The major problem your concept would cause is the massive increase in CPU load required to process text instead of simple bit masks, it may not matter for processing a couple of requests a second, but a core router handles trillions of packets and the text comparison process would require massive CPU capacity.
IP address space was designed for very rapid and low processor load bit masking to do route matching. To decide whether a route applies to an address, the netmask is applied to get rid of the more specific parts of the address and reduce the comparison to a simple equality operation.
We see IP addresses as a string of period separated numbers, but the address is the whole 8 byte number as a whole.

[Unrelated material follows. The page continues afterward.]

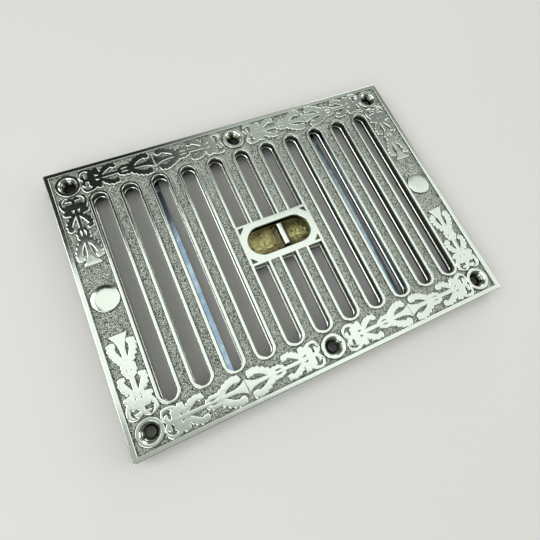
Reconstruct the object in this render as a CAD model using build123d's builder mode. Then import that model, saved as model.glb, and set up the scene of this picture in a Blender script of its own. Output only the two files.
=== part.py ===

Additionally, your concept prevents the multiple path topology of the internet that results in the high resilience to damage we all know and love. Your system results in a single path into any domain space and that domain space is an invisible blob to the rest of the world.
Trying to become famous by taking photos. Visit my homepage please.
I always thought the Netware IPX/SPX network numbering system was quite clever -- 32 bits of network addressing and a 48 bit node address, usually based on MAC addresses.
I always think of how much simpler IP would have been with a similar structure -- subnets could have scaled easily without renumbering or routing when common /24 limits were hit. The use of MAC addresses for node addresses would have eliminated DHCP for the most part or essentially automated it as clients would have only had to query for a network number, not a node address.
I attended a persentation about ARPANET by BB&N back in 1971 and I asked about encryption. I was told that if encryption was included, the project would have to be classified, which they didn't want. Instead they expected each link would be encrypted for military use, employing NSA black boxes. On the other hand, Ethernet, developed at Xerox PARC a couple of years later, used 48-bit addressing. If ARPANET had done that, the added two bytes would have been insignificant even then, and we'd have 32,768 times as many addresses in IPv4, and we'd be just fine even with IoT.